Palmiero: Congratulations to the most obscure apparently great player of this generation on attaining his 3,000th hit; I'd say that in the second-person but I'm thinking he's not celebrating his milestone with a late-night surf of Mets blogs from a hotel suite in the Pacific Northwest. If you were to airlift his numbers and deposit them in the middle of the 1920s and '30s, we'd just assume he was one of the greats of all time -- unless he wasn't a Yankee, because they define baseball. 17-1 twice in the same season! That's hysterical!. That it never occurred to any of us that we were watching a living legend these past two decades is our problem. Palmiero's Cooperstown-bound even if it's a crime that he's not joining Gil and Keith in the first basemen's wing.

Santana: The Mets' ever helpful e-mail bombardment has notified us that Lenny Dykstra and Rafael Santana will be rocking FanFest Saturday night. I imagine only those who can't hack the queue for Nails (who will autograph all currency you win from him via impromptu games of chance) will seek out Ralphie. To anybody who's going, do me a favor and show the day-in, day-out shortstop of the greatest team in franchise history a little love. My family adored Rafael Santana. My mother named a stuffed dog after him. When the Mets unveiled their most Amazin' Moments in 2000, the only two players for whom I couldn't contain my glee beyond mere standing ovations were Willie Mays (who must've gotten paid a fortune to attend) and Rafael Santana. In a foreshadowing of things to come, the very first phone call Howie Rose ever took on Mets Extra, before the 1987 title defense began, was "the Mets need to replace Santana." Howie and I each had our sensibilities ruffled. I just liked the guy and the way he didn't screw up across parts of four seasons and one post-season. It was a big deal when he was traded to the Yankees after '87 (opening the door for all-hat, no-cattle Kevin Elster to disappoint greatly) and of course I mourned his new business address. But even that worked out well because a young intern who worked in the Yankees' front office in the summer of '88 obtained a game-used Rafael Santana model Louisville Slugger.
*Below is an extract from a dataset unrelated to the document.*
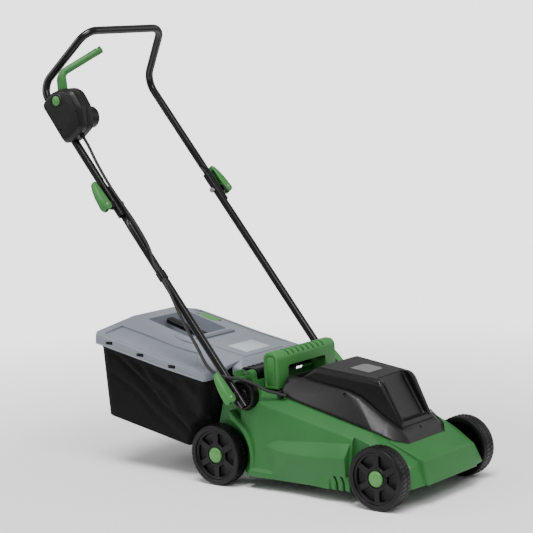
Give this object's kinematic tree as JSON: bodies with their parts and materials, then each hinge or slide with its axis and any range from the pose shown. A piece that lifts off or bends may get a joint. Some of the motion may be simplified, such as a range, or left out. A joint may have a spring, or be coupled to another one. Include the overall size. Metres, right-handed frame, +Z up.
{
  "type": "push lawn mower",
  "caption": "Corded electric rotary lawn mower with a moulded deck, spinning blade, small wheels, a rear grass box with fabric sides and a folding tube handle with switch and bail lever.",
  "frame": {"origin": "on the ground under the middle of the mower's bounding box", "axes": "+Z up, +Y towards the user at the handle, the front of the deck faces -Y, the switch is on the -X side"},
  "size_m": [0.469, 1.0122, 1.0523],
  "materials": {
    "green_plastic": "moulded, satin",
    "black_plastic": "moulded, satin",
    "cover_plastic": "moulded, satin",
    "lid_plastic": "moulded, fine grain",
    "wheel_plastic": "moulded",
    "bag_fabric": "woven mesh cloth",
    "tube_paint": "powder coat, semi gloss",
    "zinc_steel": "zinc plated",
    "blade_steel": "ground",
    "motor_metal": "pressed steel can",
    "capacitor_plastic": "moulded",
    "lead_rubber": "moulded sheath"
  },
  "bodies": {
    "chassis": {"deck_housing": "green_plastic", "motor_cover": "cover_plastic", "cover_skirt": "cover_plastic", "carry_handle": "green_plastic", "front_axle": "zinc_steel", "rear_axle": "zinc_steel", "flap_rod": "zinc_steel", "flap_spring": "zinc_steel", "motor": "motor_metal", "capacitor": "capacitor_plastic", "pivot_bracket_near": "black_plastic", "pivot_bracket_far": "black_plastic"},
    "rotor": {"motor_shaft": "zinc_steel", "blade_carrier": "black_plastic", "blade": "blade_steel", "blade_bolt": "zinc_steel"},
    "flap": {"rear_flap": "black_plastic"},
    "grass_box": {"box_lid": "lid_plastic", "grass_bag": "bag_fabric", "bag_frame": "zinc_steel", "box_grip": "black_plastic"},
    "indicator": {"fill_indicator": "green_plastic"},
    "lower_handle": {"lower_tube_near": "tube_paint", "lower_tube_far": "tube_paint", "clamp_bolt_lower_near": "zinc_steel", "clamp_bolt_lower_far": "zinc_steel", "clamp_saddle_lower_near": "black_plastic", "clamp_saddle_lower_far": "black_plastic", "lead_clip": "black_plastic", "lead_lower": "lead_rubber"},
    "upper_handle": {"upper_handle": "tube_paint", "clamp_bolt_upper_near": "zinc_steel", "clamp_bolt_upper_far": "zinc_steel", "clamp_saddle_upper_near": "black_plastic", "clamp_saddle_upper_far": "black_plastic", "switch_case_outer": "cover_plastic", "switch_case_inner": "black_plastic", "plug_inlet": "black_plastic", "lead_gland": "lead_rubber", "lead_upper": "lead_rubber"},
    "bail": {"bail_lever": "green_plastic"},
    "button": {"safety_button": "green_plastic"},
    "wheel_front_near": {"wheel_front_near": "wheel_plastic", "hub_cap_front_near": "green_plastic"},
    "wheel_front_far": {"wheel_front_far": "wheel_plastic", "hub_cap_front_far": "green_plastic"},
    "wheel_rear_near": {"wheel_rear_near": "wheel_plastic", "hub_cap_rear_near": "green_plastic"},
    "wheel_rear_far": {"wheel_rear_far": "wheel_plastic", "hub_cap_rear_far": "green_plastic"},
    "lever_upper_near": {"clamp_lever_upper_near": "green_plastic", "clamp_pin_upper_near": "zinc_steel"},
    "lever_upper_far": {"clamp_lever_upper_far": "green_plastic", "clamp_pin_upper_far": "zinc_steel"},
    "lever_lower_near": {"clamp_lever_lower_near": "green_plastic", "clamp_pin_lower_near": "zinc_steel"},
    "lever_lower_far": {"clamp_lever_lower_far": "green_plastic", "clamp_pin_lower_far": "zinc_steel"}
  },
  "joints": [
    {"name": "wheel_front_near_spin", "type": "hinge", "parent": "chassis", "child": "wheel_front_near", "pos_m": [0, -0.4258, 0.07], "axis": [1, 0, 0], "continuous": true},
    {"name": "wheel_front_far_spin", "type": "hinge", "parent": "chassis", "child": "wheel_front_far", "pos_m": [0, -0.4258, 0.07], "axis": [1, 0, 0], "continuous": true},
    {"name": "wheel_rear_near_spin", "type": "hinge", "parent": "chassis", "child": "wheel_rear_near", "pos_m": [0, 0.0187, 0.07], "axis": [1, 0, 0], "continuous": true},
    {"name": "wheel_rear_far_spin", "type": "hinge", "parent": "chassis", "child": "wheel_rear_far", "pos_m": [0, 0.0187, 0.07], "axis": [1, 0, 0], "continuous": true},
    {"name": "rotor_spin", "type": "hinge", "parent": "chassis", "child": "rotor", "pos_m": [0, -0.2538, 0.06], "axis": [0, 0, 1], "continuous": true},
    {"name": "flap_hinge", "type": "hinge", "parent": "chassis", "child": "flap", "pos_m": [0, -0.0573, 0.2565], "axis": [1, 0, 0], "range_deg": [0, 50], "stiffness_Nm_per_rad": 0.04, "springref_deg": -34.38},
    {"name": "box_slide", "type": "slide", "parent": "chassis", "child": "grass_box", "axis": [0, 1, 0], "range_m": [0, 0.15]},
    {"name": "indicator_hinge", "type": "hinge", "parent": "grass_box", "child": "indicator", "pos_m": [0, 0.2907, 0.336], "axis": [-1, 0, 0], "range_deg": [0, 30]},
    {"name": "lower_fold", "type": "hinge", "parent": "chassis", "child": "lower_handle", "pos_m": [0, -0.0528, 0.214], "axis": [1, 0, 0], "range_deg": [0, 105], "deforming": ["lead_lower"]},
    {"name": "upper_fold", "type": "hinge", "parent": "lower_handle", "child": "upper_handle", "pos_m": [0, 0.28931, 0.63799], "axis": [1, 0, 0], "range_deg": [-118, 0], "deforming": ["lead_upper"]},
    {"name": "lever_upper_near_swing", "type": "hinge", "parent": "upper_handle", "child": "lever_upper_near", "pos_m": [-0.222, 0.28931, 0.63799], "axis": [0, -0.7782, 0.628], "range_deg": [0, 100]},
    {"name": "lever_upper_far_swing", "type": "hinge", "parent": "upper_handle", "child": "lever_upper_far", "pos_m": [0.222, 0.28931, 0.63799], "axis": [0, 0.7782, -0.628], "range_deg": [0, 100]},
    {"name": "lever_lower_near_swing", "type": "hinge", "parent": "lower_handle", "child": "lever_lower_near", "pos_m": [-0.215, -0.0528, 0.214], "axis": [0, -0.7782, 0.628], "range_deg": [0, 100]},
    {"name": "lever_lower_far_swing", "type": "hinge", "parent": "lower_handle", "child": "lever_lower_far", "pos_m": [0.215, -0.0528, 0.214], "axis": [0, 0.7782, -0.628], "range_deg": [0, 100]},
    {"name": "bail_hinge", "type": "hinge", "parent": "upper_handle", "child": "bail", "pos_m": [0, 0.4382, 0.882], "axis": [-1, 0, 0], "range_deg": [0, 12.5], "stiffness_Nm_per_rad": 0.8, "springref_deg": -17.19},
    {"name": "button_press", "type": "slide", "parent": "upper_handle", "child": "button", "axis": [1, 0, 0], "range_m": [0, 0.004], "stiffness_N_per_m": 400, "springref_m": -0.002}
  ]
}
Through the actions of my very thoughtful friend Richie, that very bat sits inches from my desk at all times, including now. The pine tar that's dried along the handle, I've been assured, was applied by Ralphie himself while he was still Met property. I don't believe it for a second, but I appreciate the assurance.
View Article  Good Defeats
Ya gotta be careful with the idea that there's such a thing as a good defeat, because the next morning you're looking at what that meant in the standings and in time off the calendar, and suddenly it's awfully hard to see the good. But still, I shut off the TV a few minutes after all was said and done and felt like I could hold my blue-and-orange head high. (On the other hand, if I heard the "Surrender" song from that Absolut ad one more time, my frontal lobe was likely to implode.)
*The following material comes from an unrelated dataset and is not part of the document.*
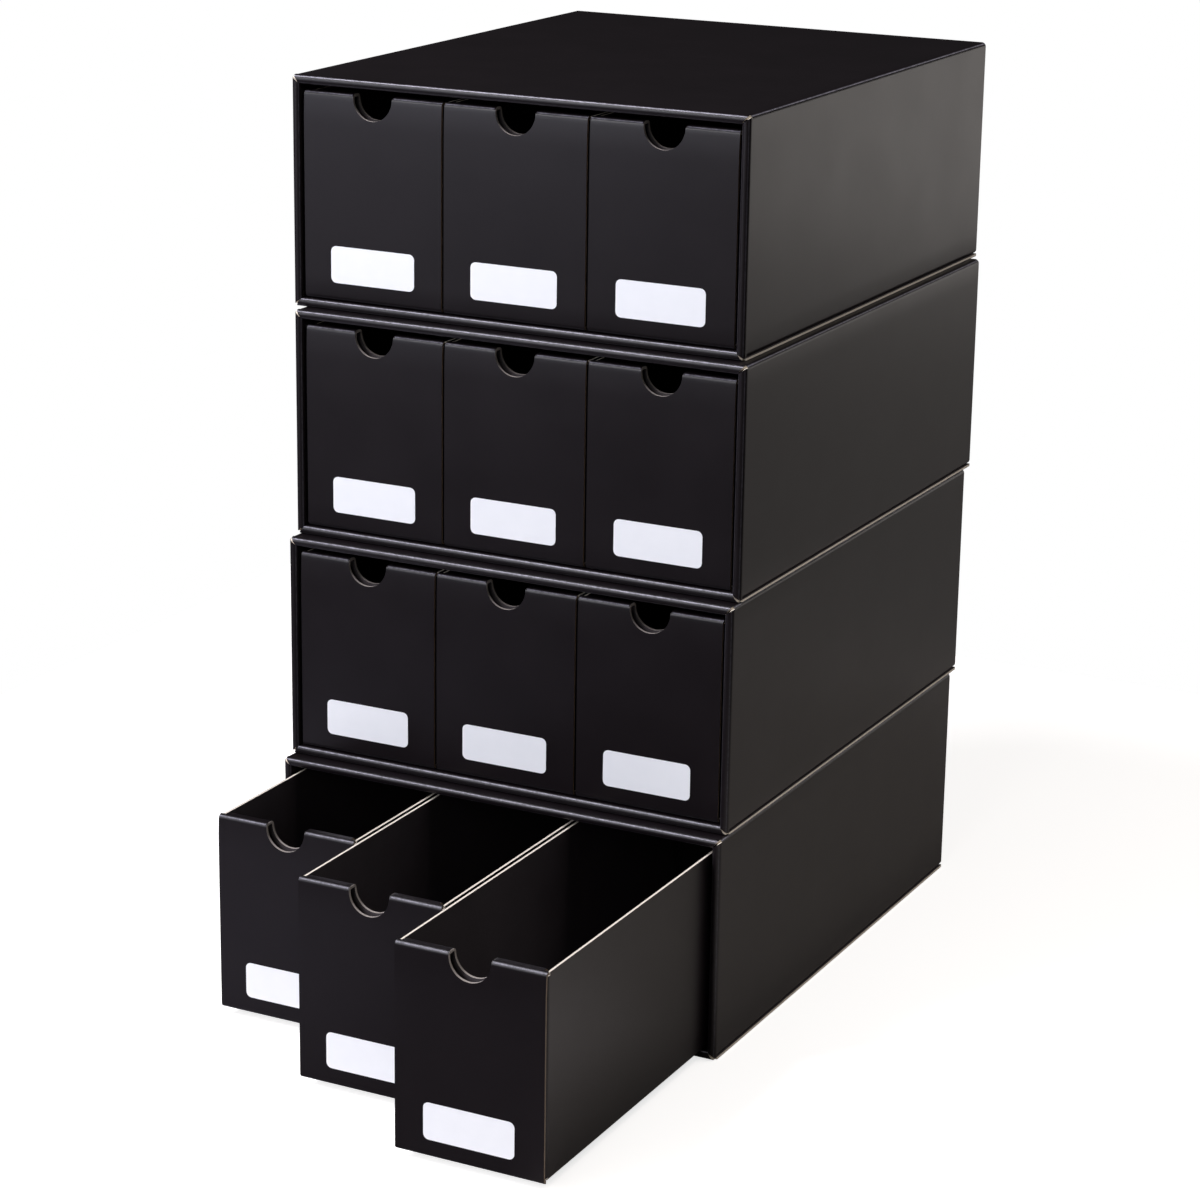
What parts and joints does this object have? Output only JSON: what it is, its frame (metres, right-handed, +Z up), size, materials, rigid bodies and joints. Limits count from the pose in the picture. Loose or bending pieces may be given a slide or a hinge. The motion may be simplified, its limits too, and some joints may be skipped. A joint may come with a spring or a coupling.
{
  "type": "trading card drawer box",
  "caption": "Stack of black folded-board cases, each with side-by-side pull-out drawers with thumb notches and blank labels, for storing upright trading cards.",
  "frame": {"origin": "middle of the bottom case's underside", "axes": "+X to the right, -Y towards the front that the drawers open to, +Z up"},
  "size_m": [0.2664, 0.5172, 0.488],
  "materials": {
    "black_board": "satin laminate",
    "white_label": "matte"
  },
  "bodies": {
    "case_1": {"case_1_sleeve": "black_board", "case_1_rear_panel": "black_board"},
    "case_2": {"case_2_sleeve": "black_board", "case_2_rear_panel": "black_board"},
    "case_3": {"case_3_sleeve": "black_board", "case_3_rear_panel": "black_board"},
    "case_4": {"case_4_sleeve": "black_board", "case_4_rear_panel": "black_board"},
    "drawer_1_left": {"drawer_1_left_tray": "black_board", "drawer_1_left_label": "white_label"},
    "drawer_1_middle": {"drawer_1_middle_tray": "black_board", "drawer_1_middle_label": "white_label"},
    "drawer_1_right": {"drawer_1_right_tray": "black_board", "drawer_1_right_label": "white_label"},
    "drawer_2_left": {"drawer_2_left_tray": "black_board", "drawer_2_left_label": "white_label"},
    "drawer_2_middle": {"drawer_2_middle_tray": "black_board", "drawer_2_middle_label": "white_label"},
    "drawer_2_right": {"drawer_2_right_tray": "black_board", "drawer_2_right_label": "white_label"},
    "drawer_3_left": {"drawer_3_left_tray": "black_board", "drawer_3_left_label": "white_label"},
    "drawer_3_middle": {"drawer_3_middle_tray": "black_board", "drawer_3_middle_label": "white_label"},
    "drawer_3_right": {"drawer_3_right_tray": "black_board", "drawer_3_right_label": "white_label"},
    "drawer_4_left": {"drawer_4_left_tray": "black_board", "drawer_4_left_label": "white_label"},
    "drawer_4_middle": {"drawer_4_middle_tray": "black_board", "drawer_4_middle_label": "white_label"},
    "drawer_4_right": {"drawer_4_right_tray": "black_board", "drawer_4_right_label": "white_label"}
  },
  "joints": [
    {"name": "case_2_lift", "type": "slide", "parent": "case_1", "child": "case_2", "axis": [0, 0, 1], "range_m": [0, 0.06]},
    {"name": "case_3_lift", "type": "slide", "parent": "case_2", "child": "case_3", "axis": [0, 0, 1], "range_m": [0, 0.06]},
    {"name": "case_4_lift", "type": "slide", "parent": "case_3", "child": "case_4", "axis": [0, 0, 1], "range_m": [0, 0.06]},
    {"name": "drawer_1_left_slide", "type": "slide", "parent": "case_1", "child": "drawer_1_left", "axis": [0, -1, 0], "range_m": [-0.076, 0.204]},
    {"name": "drawer_1_middle_slide", "type": "slide", "parent": "case_1", "child": "drawer_1_middle", "axis": [0, -1, 0], "range_m": [-0.131, 0.149]},
    {"name": "drawer_1_right_slide", "type": "slide", "parent": "case_1", "child": "drawer_1_right", "axis": [0, -1, 0], "range_m": [-0.178, 0.102]},
    {"name": "drawer_2_left_slide", "type": "slide", "parent": "case_2", "child": "drawer_2_left", "axis": [0, -1, 0], "range_m": [0, 0.28]},
    {"name": "drawer_2_middle_slide", "type": "slide", "parent": "case_2", "child": "drawer_2_middle", "axis": [0, -1, 0], "range_m": [0, 0.28]},
    {"name": "drawer_2_right_slide", "type": "slide", "parent": "case_2", "child": "drawer_2_right", "axis": [0, -1, 0], "range_m": [0, 0.28]},
    {"name": "drawer_3_left_slide", "type": "slide", "parent": "case_3", "child": "drawer_3_left", "axis": [0, -1, 0], "range_m": [0, 0.28]},
    {"name": "drawer_3_middle_slide", "type": "slide", "parent": "case_3", "child": "drawer_3_middle", "axis": [0, -1, 0], "range_m": [0, 0.28]},
    {"name": "drawer_3_right_slide", "type": "slide", "parent": "case_3", "child": "drawer_3_right", "axis": [0, -1, 0], "range_m": [0, 0.28]},
    {"name": "drawer_4_left_slide", "type": "slide", "parent": "case_4", "child": "drawer_4_left", "axis": [0, -1, 0], "range_m": [0, 0.28]},
    {"name": "drawer_4_middle_slide", "type": "slide", "parent": "case_4", "child": "drawer_4_middle", "axis": [0, -1, 0], "range_m": [0, 0.28]},
    {"name": "drawer_4_right_slide", "type": "slide", "parent": "case_4", "child": "drawer_4_right", "axis": [0, -1, 0], "range_m": [0, 0.28]}
  ]
}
Great ballgame. We didn't do anything wrong except be the ones in the field when a ground ball hit a pebble. I even found myself cheering Tom Glavine, though maybe "exhorting" is a better word for what I was barking at The Manchurian Brave. First came the fifth, with Francoeur on third, McCann on first (by the way -- who are these guys?) and Smoltz at the plate with one out. In so many previous games against the Braves, Smoltz would have blooped a hit or worked a walk or somehow added one more straw worth of Braves-Mets horror to the pathetic, splintered collection of camel vertebrae that is our collective psyche. (I can see Jay Payton getting thrown out at third as I type. And Brian Jordan connecting against Benitez. And Gerald Williams trotting home. And Shinjo positioned wrong in the outfield. And, and, and...) In so many previous Glavine starts, he would have found a way to lose right there. "Come on, Tommy!" I was shouting. "Don't you fuckin' give in! You can do this! You can become one of us!" And let the record show that he didn't give in.

And again in the sixth. Furcal on third with one out, Giles, Andruw and Julio Franco coming up, and we all knew the script. Time for some play not made, a couple of doubles, a Glavine exit and us for mutter that that 8-2 loss was a pretty decent game until it came apart in the sixth. Only Glavine, once again, refused to fold.
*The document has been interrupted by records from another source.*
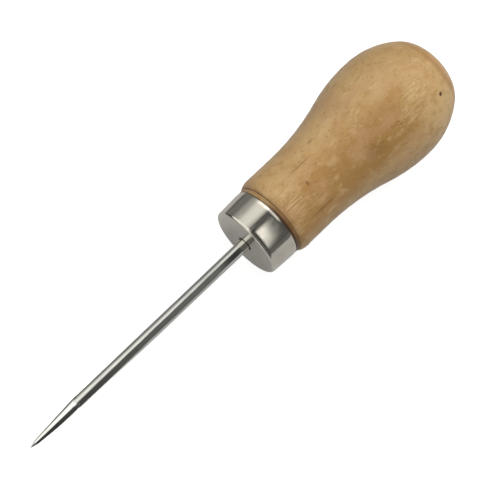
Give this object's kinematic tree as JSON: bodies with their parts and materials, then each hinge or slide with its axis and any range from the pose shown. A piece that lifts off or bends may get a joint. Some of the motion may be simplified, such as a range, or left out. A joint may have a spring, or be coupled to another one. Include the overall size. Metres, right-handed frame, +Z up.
{
  "type": "bradawl",
  "caption": "Hand awl for starting screw holes: a round steel blade with a ground point in a pear-shaped turned wooden handle with a plated ferrule.",
  "frame": {"origin": "on the bench under the middle of the tool, halfway between the foremost place of the point and the rearmost place of the butt", "axes": "+Z up from the bench that the tool lies on; the point faces -X and the butt +X; the tool's own axis lies in the XZ plane and rises 6.86 degrees from the point to the butt, because the tool rests on the edge of its ferrule and on the swell of its handle"},
  "size_m": [0.131, 0.0292, 0.0294],
  "materials": {
    "handle_wood": "turned pale hardwood under a thin satin lacquer, with fine pores and short flecks along the grain",
    "ferrule_plating": "nickel plating, bright on the side and satin on the face",
    "blade_steel": "drawn steel rod, polished lengthwise, with a finer grind round the point"
  },
  "bodies": {
    "root": {"handle": "handle_wood", "ferrule": "ferrule_plating", "blade": "blade_steel"}
  },
  "joints": []
}
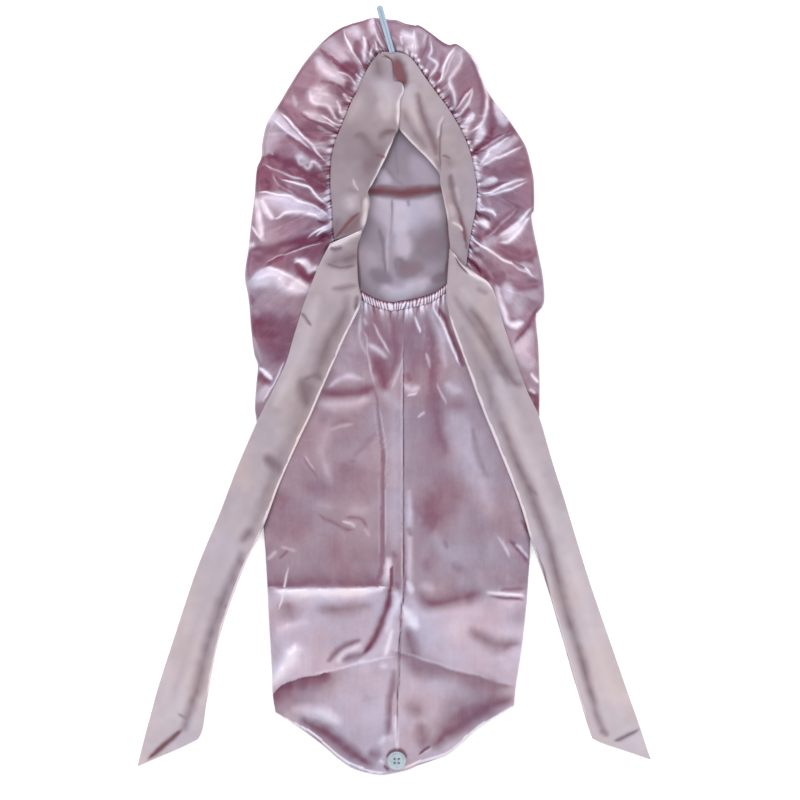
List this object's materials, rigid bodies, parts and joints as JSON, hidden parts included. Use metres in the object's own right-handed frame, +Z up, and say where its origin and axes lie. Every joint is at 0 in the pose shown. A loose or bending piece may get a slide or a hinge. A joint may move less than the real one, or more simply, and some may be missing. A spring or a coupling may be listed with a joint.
{
  "type": "sleep bonnet",
  "caption": "Extra-long satin sleep bonnet lying flat, with a gathered crown, a face band, two long ties, an elastic nape, and a button and loop to fold the tail up.",
  "frame": {"origin": "the middle of the object's box in plan, on the surface that it lies on", "axes": "+Y from the sewn tail end to the top of the crown, +Z up out of the face opening, +X to the right seen from above"},
  "size_m": [0.4768, 0.7085, 0.0287],
  "materials": {
    "satin": "glossy pink-mauve polyester satin, matte on its wrong side",
    "band_cloth": "matte pale pink-grey satin, wrong side out",
    "button_plastic": "pale blue-white moulded resin",
    "thread": "white sewing thread",
    "elastic_cord": "pale blue knitted elastic"
  },
  "bodies": {
    "root": {"satin_back": "satin", "crown_left": "satin", "crown_right": "satin", "tail_left": "satin", "tail_right": "satin", "face_band": "band_cloth", "nape_casing": "satin", "tie_left": "band_cloth", "tie_right": "band_cloth", "button": "button_plastic", "button_thread": "thread", "button_loop": "elastic_cord"}
  },
  "joints": []
}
Ditto for the eighth, with Roberto making a terrific play on Franco's hard comebacker to get us out of trouble -- at least until Wilson Betemit hit a ground ball with evil intent. Then, of course, it was our turn to hit into ya-gotta-be-kidding-me double plays. It was great to see Jose Reyes come out with his split finger and single off Kolb to get us started -- at least for the five seconds before Cameron hit a Baltimore chop that somehow turned into a DP. Just as Cliff Floyd's leadoff single off Reitsma in the ninth was hard-won and clearly marked the turning of the tide, as did the hard smash Piazza sent up the middle -- right to Marcus Giles. Of course David Wright hit the final pitch of the game 356 feet to a part of the park that's 358 feet deep. How could it have ended any other way?

Good defeat. Nothing to be ashamed of. Someone had to win, just wasn't us. My head's held high.

Remind me of all that when I look at the standings tomorrow.